The longer-term outlook is a mixed bag for both fuel types. The already large desirability gap between small petrol and large diesel cars is set to widen in the former's favour because, as King puts it: "Supermini diesels are certainly not flavour of the month, and even Golf-sized stuff is starting to wane. [but] I still don't understand why people want to pay a lot for petrol Range Rovers, Touaregs and X5s, because they cost a fortune
to run." 

He believes values of both fuel types will eventually level off, particularly for upper and lower-medium models. 

"We always thought three-year-old cars, ex-fleet stuff - certainly C and D-sector products - would end up at parity," King says. "There won't be as many [diesels] to choose from, but I don't think you will have to pay more than you would for a petrol, because there will be plenty of petrol cars around of 100hp, 130hp, so why wouldn't you go for a diesel of similar output if it suits you?
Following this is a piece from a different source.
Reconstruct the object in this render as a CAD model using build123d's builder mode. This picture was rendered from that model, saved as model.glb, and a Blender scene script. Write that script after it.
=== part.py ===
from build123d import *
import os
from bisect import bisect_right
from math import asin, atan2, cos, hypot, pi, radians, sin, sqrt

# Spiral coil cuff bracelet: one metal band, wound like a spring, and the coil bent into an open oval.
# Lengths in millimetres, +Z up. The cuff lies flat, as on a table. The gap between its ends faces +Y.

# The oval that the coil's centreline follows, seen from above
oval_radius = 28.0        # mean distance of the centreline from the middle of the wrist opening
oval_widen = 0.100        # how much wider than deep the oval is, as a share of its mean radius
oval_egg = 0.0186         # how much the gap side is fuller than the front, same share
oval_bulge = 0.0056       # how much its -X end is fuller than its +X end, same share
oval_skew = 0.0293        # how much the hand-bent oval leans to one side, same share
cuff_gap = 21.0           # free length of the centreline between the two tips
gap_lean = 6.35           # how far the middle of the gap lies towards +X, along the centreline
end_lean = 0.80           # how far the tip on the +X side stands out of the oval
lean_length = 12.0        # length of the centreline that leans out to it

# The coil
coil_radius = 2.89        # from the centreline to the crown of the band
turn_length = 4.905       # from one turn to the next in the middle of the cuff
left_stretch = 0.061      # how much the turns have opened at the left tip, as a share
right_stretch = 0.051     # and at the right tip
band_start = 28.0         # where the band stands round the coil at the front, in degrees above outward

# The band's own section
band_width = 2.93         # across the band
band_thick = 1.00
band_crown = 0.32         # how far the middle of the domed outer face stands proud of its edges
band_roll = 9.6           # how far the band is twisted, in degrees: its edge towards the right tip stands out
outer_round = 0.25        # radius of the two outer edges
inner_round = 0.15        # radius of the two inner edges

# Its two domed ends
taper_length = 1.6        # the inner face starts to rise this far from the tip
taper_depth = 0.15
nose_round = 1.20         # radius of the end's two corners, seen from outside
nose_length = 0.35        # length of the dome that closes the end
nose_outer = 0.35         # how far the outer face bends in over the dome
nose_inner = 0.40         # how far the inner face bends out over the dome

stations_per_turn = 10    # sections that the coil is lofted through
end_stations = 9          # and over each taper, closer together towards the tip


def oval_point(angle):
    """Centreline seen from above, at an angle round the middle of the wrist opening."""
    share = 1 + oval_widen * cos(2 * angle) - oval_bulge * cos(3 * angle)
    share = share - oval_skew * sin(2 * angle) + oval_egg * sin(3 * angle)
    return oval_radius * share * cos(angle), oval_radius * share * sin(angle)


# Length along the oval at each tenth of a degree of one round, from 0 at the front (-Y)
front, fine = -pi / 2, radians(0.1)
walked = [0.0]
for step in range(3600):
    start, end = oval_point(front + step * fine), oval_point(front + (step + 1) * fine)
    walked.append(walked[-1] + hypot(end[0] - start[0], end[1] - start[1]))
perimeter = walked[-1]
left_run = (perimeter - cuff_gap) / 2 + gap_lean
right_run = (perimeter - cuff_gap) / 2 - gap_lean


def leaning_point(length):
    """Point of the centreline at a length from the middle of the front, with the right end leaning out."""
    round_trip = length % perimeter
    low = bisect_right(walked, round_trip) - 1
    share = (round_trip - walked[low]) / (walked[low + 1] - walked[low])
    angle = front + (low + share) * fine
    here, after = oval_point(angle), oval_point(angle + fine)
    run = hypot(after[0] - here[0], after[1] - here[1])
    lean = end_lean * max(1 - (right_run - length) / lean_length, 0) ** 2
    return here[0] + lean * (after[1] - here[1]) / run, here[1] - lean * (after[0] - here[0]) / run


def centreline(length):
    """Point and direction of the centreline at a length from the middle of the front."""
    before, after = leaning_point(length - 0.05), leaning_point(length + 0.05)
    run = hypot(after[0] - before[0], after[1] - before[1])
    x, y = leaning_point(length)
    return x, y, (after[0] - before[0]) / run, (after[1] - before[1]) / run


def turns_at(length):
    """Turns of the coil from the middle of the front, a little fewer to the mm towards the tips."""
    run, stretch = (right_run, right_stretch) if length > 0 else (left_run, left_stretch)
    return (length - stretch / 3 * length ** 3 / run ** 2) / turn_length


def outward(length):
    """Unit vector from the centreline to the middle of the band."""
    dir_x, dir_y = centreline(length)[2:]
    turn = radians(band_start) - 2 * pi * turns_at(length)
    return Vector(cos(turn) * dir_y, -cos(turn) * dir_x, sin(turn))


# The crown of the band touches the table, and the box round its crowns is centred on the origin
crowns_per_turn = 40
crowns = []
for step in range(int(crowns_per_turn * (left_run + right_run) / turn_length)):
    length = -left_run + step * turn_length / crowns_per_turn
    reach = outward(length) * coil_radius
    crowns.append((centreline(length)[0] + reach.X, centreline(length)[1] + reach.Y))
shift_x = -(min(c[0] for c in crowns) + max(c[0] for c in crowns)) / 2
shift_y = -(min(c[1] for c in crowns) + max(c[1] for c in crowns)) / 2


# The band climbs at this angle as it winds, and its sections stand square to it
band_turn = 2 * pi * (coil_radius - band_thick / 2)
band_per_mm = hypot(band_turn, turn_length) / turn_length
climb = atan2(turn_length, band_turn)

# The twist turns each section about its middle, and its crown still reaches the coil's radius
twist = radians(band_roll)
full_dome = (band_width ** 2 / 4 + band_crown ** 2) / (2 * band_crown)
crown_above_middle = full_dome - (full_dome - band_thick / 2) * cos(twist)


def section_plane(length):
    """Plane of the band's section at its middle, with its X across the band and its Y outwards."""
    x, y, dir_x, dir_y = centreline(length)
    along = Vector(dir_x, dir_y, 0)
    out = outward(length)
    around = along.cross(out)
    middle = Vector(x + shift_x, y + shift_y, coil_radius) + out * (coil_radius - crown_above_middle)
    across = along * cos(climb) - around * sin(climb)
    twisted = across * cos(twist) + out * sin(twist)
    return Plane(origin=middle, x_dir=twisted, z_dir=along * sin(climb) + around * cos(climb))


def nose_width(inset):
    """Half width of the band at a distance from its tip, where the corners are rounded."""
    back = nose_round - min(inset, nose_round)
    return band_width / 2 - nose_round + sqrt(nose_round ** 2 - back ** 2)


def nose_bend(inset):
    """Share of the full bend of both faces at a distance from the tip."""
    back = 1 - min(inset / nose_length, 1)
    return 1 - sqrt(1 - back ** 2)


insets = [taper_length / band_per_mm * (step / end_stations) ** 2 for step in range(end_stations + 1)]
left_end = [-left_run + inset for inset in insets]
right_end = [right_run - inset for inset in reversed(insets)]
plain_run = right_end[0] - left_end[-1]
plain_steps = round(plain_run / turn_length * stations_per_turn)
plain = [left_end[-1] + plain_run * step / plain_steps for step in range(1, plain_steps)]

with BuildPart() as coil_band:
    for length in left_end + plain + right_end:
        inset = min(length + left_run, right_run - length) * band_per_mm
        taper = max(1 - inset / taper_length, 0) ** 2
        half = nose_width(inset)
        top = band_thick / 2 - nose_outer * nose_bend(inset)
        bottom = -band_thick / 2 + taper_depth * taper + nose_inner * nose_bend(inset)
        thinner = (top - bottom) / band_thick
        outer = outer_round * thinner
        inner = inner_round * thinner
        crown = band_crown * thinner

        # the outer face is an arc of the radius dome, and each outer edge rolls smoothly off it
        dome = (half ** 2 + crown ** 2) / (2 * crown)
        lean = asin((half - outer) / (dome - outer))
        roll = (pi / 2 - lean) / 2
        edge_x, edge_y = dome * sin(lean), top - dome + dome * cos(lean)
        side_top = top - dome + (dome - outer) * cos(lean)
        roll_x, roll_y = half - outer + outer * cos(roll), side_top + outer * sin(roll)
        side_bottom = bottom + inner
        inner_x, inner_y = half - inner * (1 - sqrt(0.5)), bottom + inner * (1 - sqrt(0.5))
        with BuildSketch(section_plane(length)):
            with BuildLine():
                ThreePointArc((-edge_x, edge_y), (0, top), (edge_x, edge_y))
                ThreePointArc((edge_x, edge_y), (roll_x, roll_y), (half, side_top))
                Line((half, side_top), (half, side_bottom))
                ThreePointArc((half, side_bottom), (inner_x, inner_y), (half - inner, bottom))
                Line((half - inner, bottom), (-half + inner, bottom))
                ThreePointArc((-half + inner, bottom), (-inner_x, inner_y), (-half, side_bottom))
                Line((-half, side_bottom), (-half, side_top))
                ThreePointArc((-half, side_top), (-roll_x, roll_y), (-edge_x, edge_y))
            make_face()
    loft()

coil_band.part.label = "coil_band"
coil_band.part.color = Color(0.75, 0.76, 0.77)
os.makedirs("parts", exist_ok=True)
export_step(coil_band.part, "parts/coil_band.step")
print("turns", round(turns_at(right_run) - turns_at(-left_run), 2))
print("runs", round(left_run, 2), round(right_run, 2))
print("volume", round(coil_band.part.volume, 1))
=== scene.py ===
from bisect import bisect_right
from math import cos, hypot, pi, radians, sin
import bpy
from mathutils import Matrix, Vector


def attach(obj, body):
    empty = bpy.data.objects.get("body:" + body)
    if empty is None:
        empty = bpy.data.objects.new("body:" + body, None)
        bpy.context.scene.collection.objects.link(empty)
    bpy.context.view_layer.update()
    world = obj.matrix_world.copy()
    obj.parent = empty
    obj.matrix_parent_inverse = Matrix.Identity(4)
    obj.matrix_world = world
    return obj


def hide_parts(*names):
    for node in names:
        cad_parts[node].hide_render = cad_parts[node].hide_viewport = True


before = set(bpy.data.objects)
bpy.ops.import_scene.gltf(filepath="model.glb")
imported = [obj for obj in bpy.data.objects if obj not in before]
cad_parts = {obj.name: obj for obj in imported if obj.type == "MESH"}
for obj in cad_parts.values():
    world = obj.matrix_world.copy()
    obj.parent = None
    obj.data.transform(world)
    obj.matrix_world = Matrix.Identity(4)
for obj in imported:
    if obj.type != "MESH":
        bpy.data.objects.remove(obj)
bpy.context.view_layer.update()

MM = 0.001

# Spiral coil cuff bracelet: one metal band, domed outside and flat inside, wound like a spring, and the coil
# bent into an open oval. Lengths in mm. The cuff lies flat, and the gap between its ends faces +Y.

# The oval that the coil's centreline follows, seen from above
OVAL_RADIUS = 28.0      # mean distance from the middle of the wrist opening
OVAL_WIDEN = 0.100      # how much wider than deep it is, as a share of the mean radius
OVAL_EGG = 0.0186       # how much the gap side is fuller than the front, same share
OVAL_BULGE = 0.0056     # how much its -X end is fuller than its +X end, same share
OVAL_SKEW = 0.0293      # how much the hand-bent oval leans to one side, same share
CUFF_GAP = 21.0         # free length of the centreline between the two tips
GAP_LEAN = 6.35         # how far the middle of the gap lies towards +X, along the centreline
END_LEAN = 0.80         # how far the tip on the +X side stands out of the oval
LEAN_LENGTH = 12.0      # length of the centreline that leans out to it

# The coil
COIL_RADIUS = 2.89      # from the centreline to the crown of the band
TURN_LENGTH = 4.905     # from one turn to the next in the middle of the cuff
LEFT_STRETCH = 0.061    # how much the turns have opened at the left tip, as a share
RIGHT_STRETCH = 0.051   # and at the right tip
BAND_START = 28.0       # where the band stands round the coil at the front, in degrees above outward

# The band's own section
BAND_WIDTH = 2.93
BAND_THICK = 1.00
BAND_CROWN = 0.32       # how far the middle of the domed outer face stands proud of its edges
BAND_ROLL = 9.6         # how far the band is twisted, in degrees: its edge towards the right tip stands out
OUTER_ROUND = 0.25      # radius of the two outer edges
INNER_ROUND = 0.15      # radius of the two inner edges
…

I think this is where we are getting to, and it is what we are forecasting at the minute - cars of those sectors pretty much level pegging going forwards."

Over a long enough timeline, the future could be bleaker for used diesels - but we are talking very long term, when plug-in vehicles are properly established and really start eating into internal combustion engine sales. 

"What we start to see coming out of the fleet market in the next three or four years will change, and as the supply begins to drop off, I think the demand [for diesel] is still going to be there," says Potter. 

"Unless you are living right in the city, diesel still works perfectly well for the end user, because they are great on mpg. There will come a tipping point when, at some stage, there are so few of them around that I am sure they will become a rarity, and then they [values] will drop right off a cliff and the cars will become undesirable - but I don't think we have got that situation happening for quite some years yet."